To address this question, it is worth starting from paragraph 31 of the decision, which states that:
"[W]here a clickable link makes it possible … to circumvent restrictions put in place by the site on which the protected work appears in order to restrict public access to that work to the latter site’s subscribers only, and the link accordingly constitutes an intervention without which those users would not be able to access the works transmitted, all those users must be deemed to be a new public … and accordingly the holders’ authorisation is required for such a communication to the public".
"Freely available"? Well, at least Archie thinks so |
The CJEU concluded that a hyperlink may be considered an act of communication to the public as per Article 3(1) of Directive 2001/29/EC when two cumulative conditions are met:
(i) The rightholder made his/her work available on a website that restricts the generality of internet users from accessing it;
(ii) A hyperlink circumvents such restriction and makes the work potentially available to any internet user.

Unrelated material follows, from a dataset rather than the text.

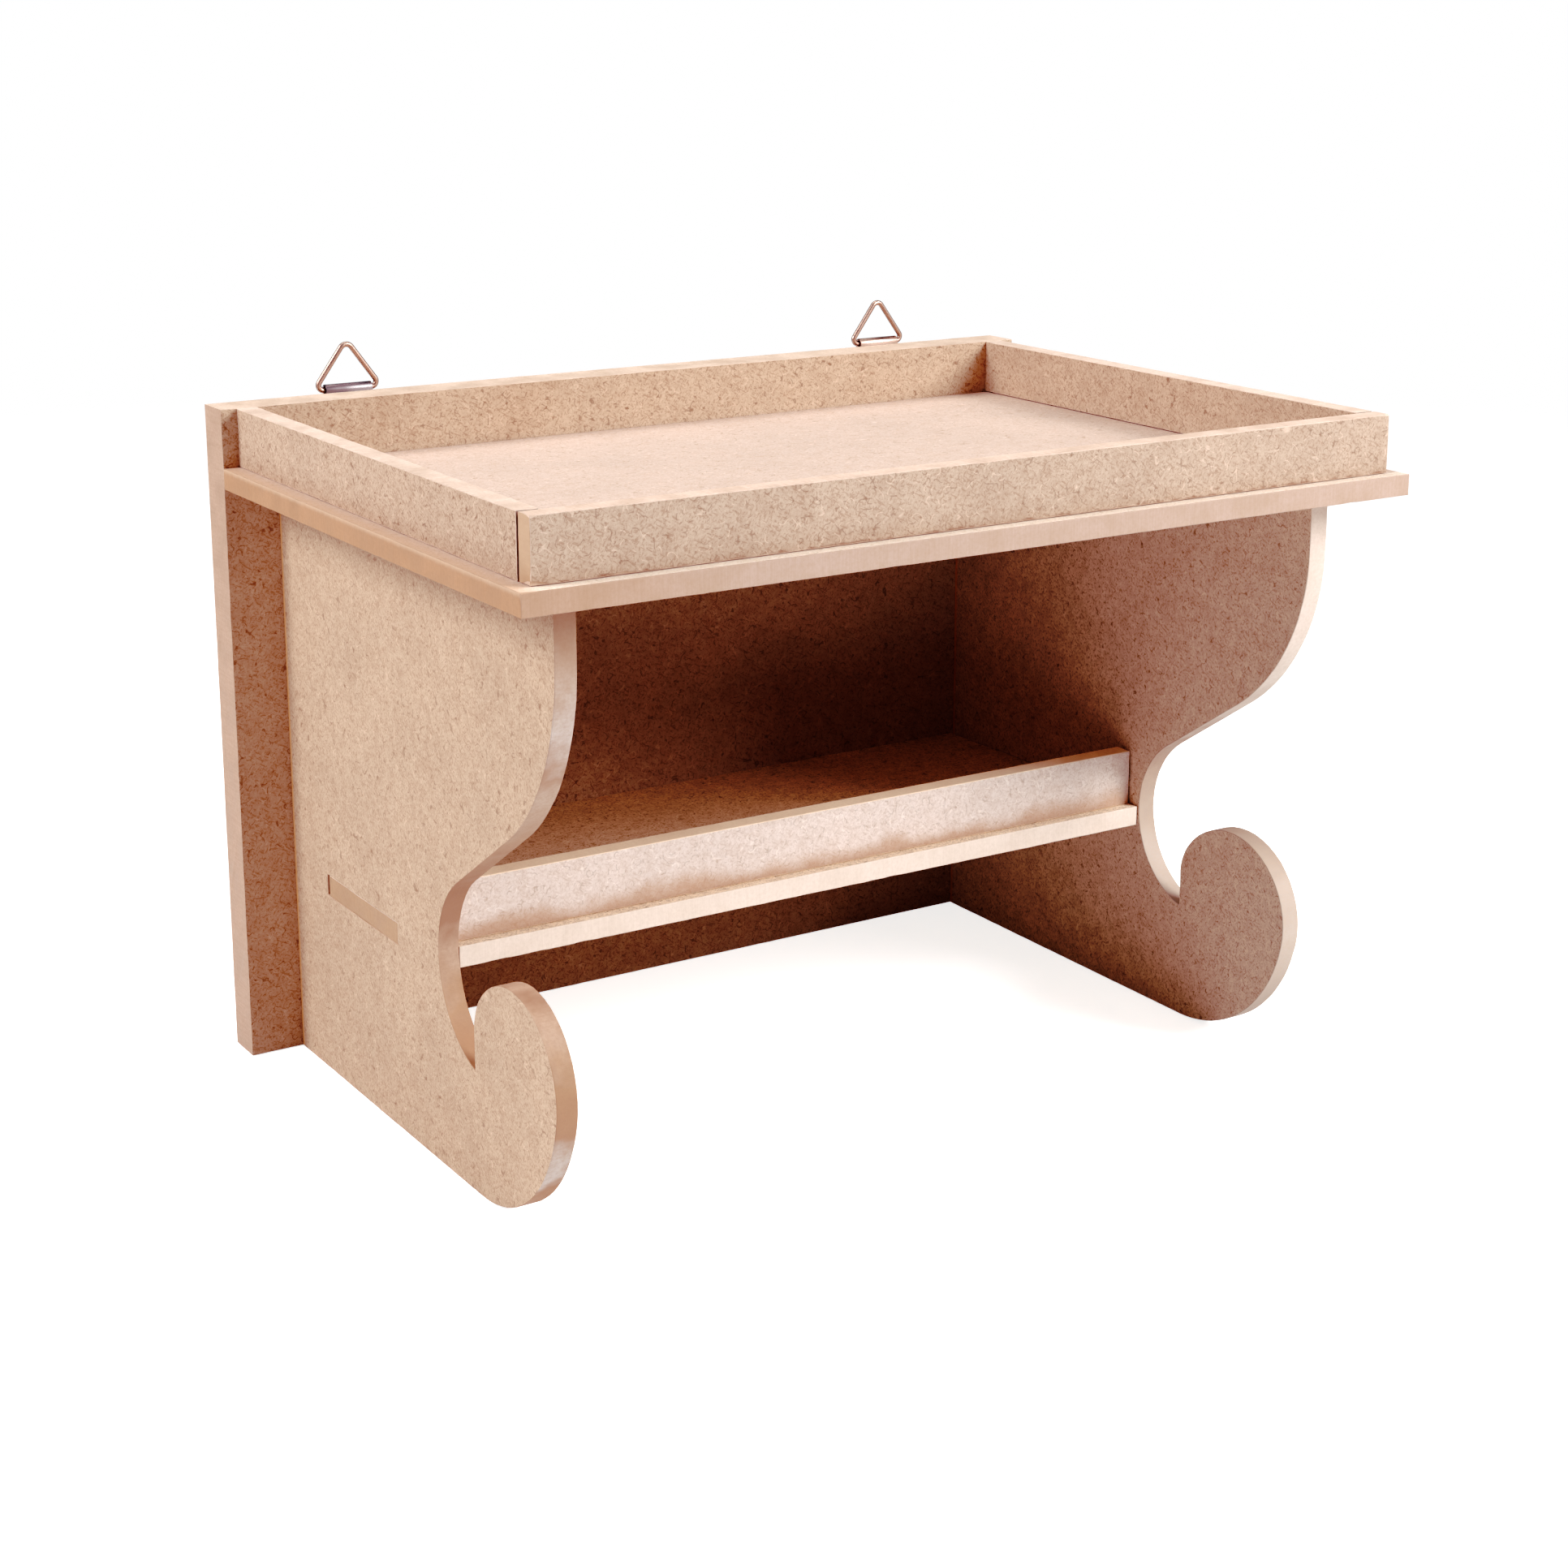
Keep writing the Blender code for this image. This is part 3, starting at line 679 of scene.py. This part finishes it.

Following Luca Sagaria's inspiring explanation, it would seem that the type of restriction the CJEU had in mind is a paywall. Paywalls are technological systems aimed at preventing users from accessing some [these are called soft paywalls and include measures that allow free access to some content] or all [these are known as hard paywalls and include measures that require you to log in to browse a certain website] contents on a given website without paying a subscription. Such measures are widely employed by content-based undertakings, eg The Wall Street Journal, The Times and The New York Times in the news field or Netflix in relation to film streaming.

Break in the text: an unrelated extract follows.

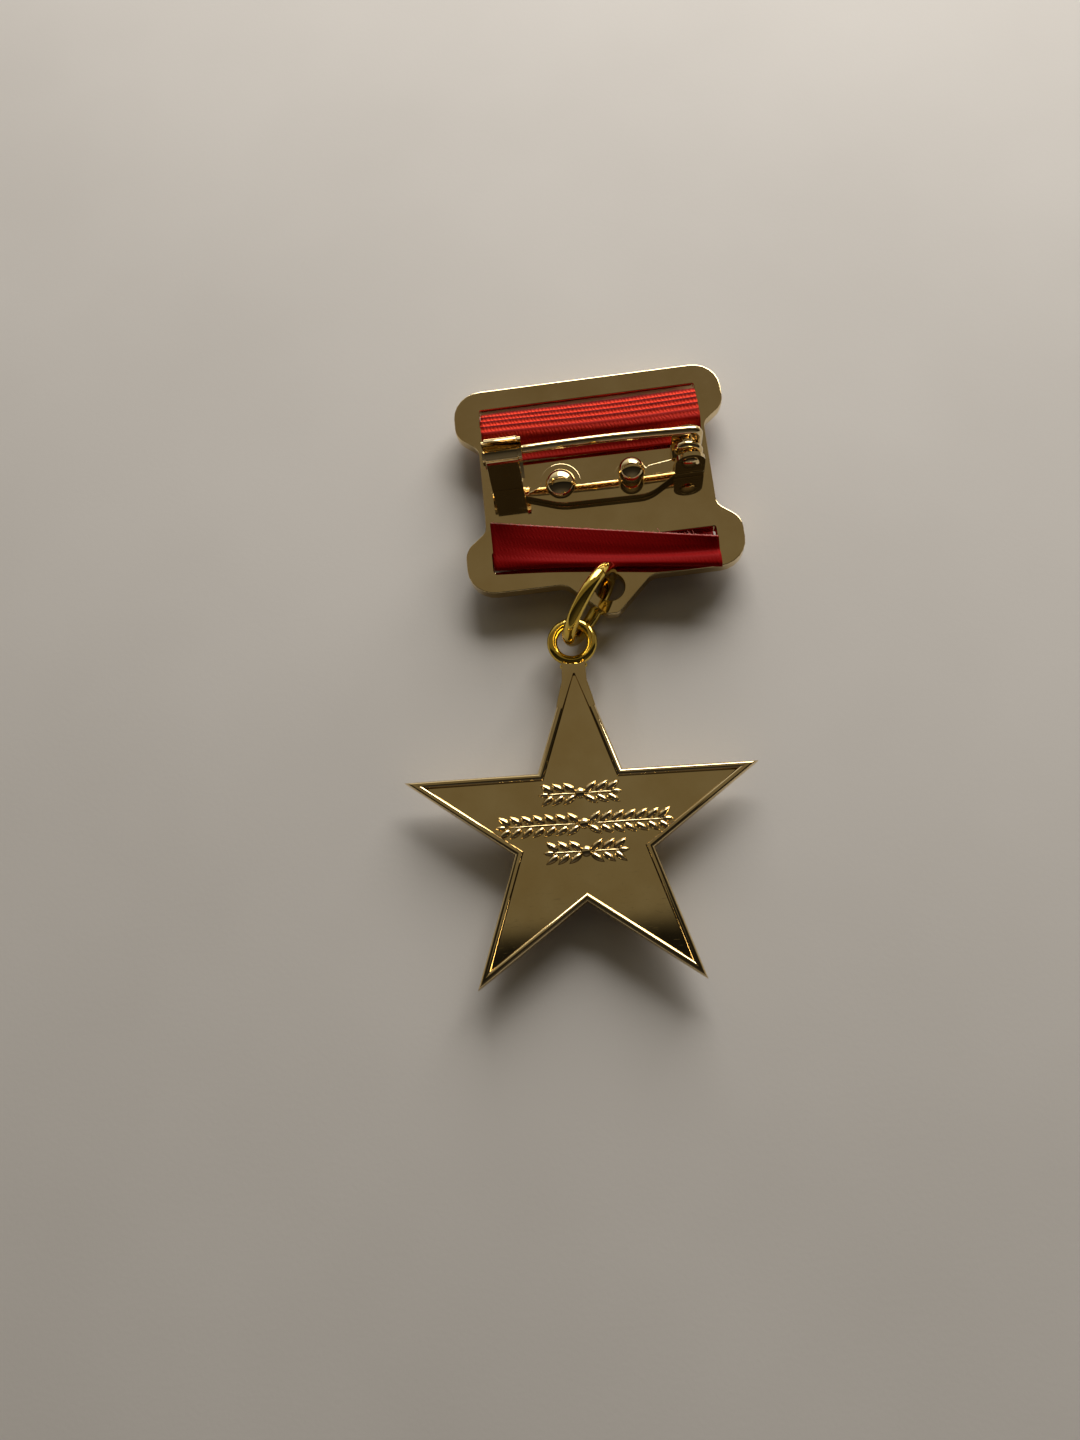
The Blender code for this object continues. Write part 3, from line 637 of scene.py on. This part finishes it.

Links can of course circumvent paywalls. This is for instance what happened with the NYT website. The US newspaper adopted a soft paywall that would allow users to read for free 20 articles every month. When accessing the 21st article, a window would appear in the middle of the screen, obscuring the article and reminding users that it was time to subscribe. Shortly after introducing its paywall, the NYT suffered from severe paywall circumvention. Some users discovered that it was possible to circumvent the paywall simply by deleting the final part of the web address (URL) of the paywalled contents. Applying the Svensson principles to cases like these, providing this sort of amended links would be considered an (unauthorised) act of communication to the public.
A katwall |
Quite ironically, a way to access NYT content even after the limit of 20 articles is through the links provided by the NYT Twitter account itself. How would the Svensson's principles apply to links provided by the rightholder itself that happen to circumvent restrictions that it has set?
Another way in which links could circumvent restriction measures is when Content Delivery Network ('CDN') services are used. In a nutshell, some work files (videos, music or high-definition pictures) can be very large. In order to increase websites' performances, rightholders may rely on third parties' servers to host some of their content, distribute traffic among different servers and locate content geographically closer to targeted users. What may occur is that a certain work, say an article from The Times, is hosted on its paywalled website, but related media elements (typically, pictures or videos) that appear on that very page are “physically” [but is there anything physical on the internet, wonders Merpel] located on another server. Each of those elements can be reached through a hyperlink, but not all of their CDN's pages are paywalled.
An example may come in handy. One of these Kats' Facebook page, is [not paid-for, but just] walled. However, anybody could circumvent the wall and access one of his pictures by clicking this link, which redirects to a picture hosted on a CDN server managed by telco giant Akamai. Replace this Kat with any other rightholder and his picture with any copyright-protected content, and you will see that that particular hyperlink perfectly matches the definition of circumventing measure employed by the CJEU.
Besides technical circumvention, another issue raised but not addressed at any particular length by the CJEU is whether also non-compliance with the terms and conditions of a certain website might be relevant to considering a work as not freely available.
Let's take for instance the (common) case of the Mail Online. The relevant terms state that: "You may view (and, where applicable) listen to) the content available on the Site for personal non-commercial use ... Unless otherwise stated in these Terms, you must not (whether directly or indirectly) ... make available ... all or any part of the content or [webs]ite".
While it is true that the content of the Mail Online website is freely accessible, the public that the relevant rightholder took into account when it authorised the initial communication to the public may not include those who wish to make commercial use of its content.
Therefore the question becomes whether the provision on a commercial site, eg a paid-for news aggregation service, of a clickable link to an article that has been made first available on the Mail Online constitutes a communication to a new public.
While [as suggested here] this aspect of Svensson will be likely need to be addressed in future cases, these Kats are inclined to respond in the negative, ie that existence of contractual restrictions is not relevant to whether a hyperlink constitutes an act of communication to the public.
This is because contractual restrictions relate to uses that - from a temporal and logical standpoint - follow the moment of the initial communication. This conclusion appears especially supported by paragraphs 26 to 28 of the Svensson decision. In a case like that of the Mail Online, the public targeted by the initial communication consisted of all potential visitors to its site since, given that access to the works on that site was not subject to any restrictive measures, all internet users could have free access to them. This means that the 'new public' requirement would not be likely met and hyperlinks provided for commercial uses would be acts of communication, but not to a new public.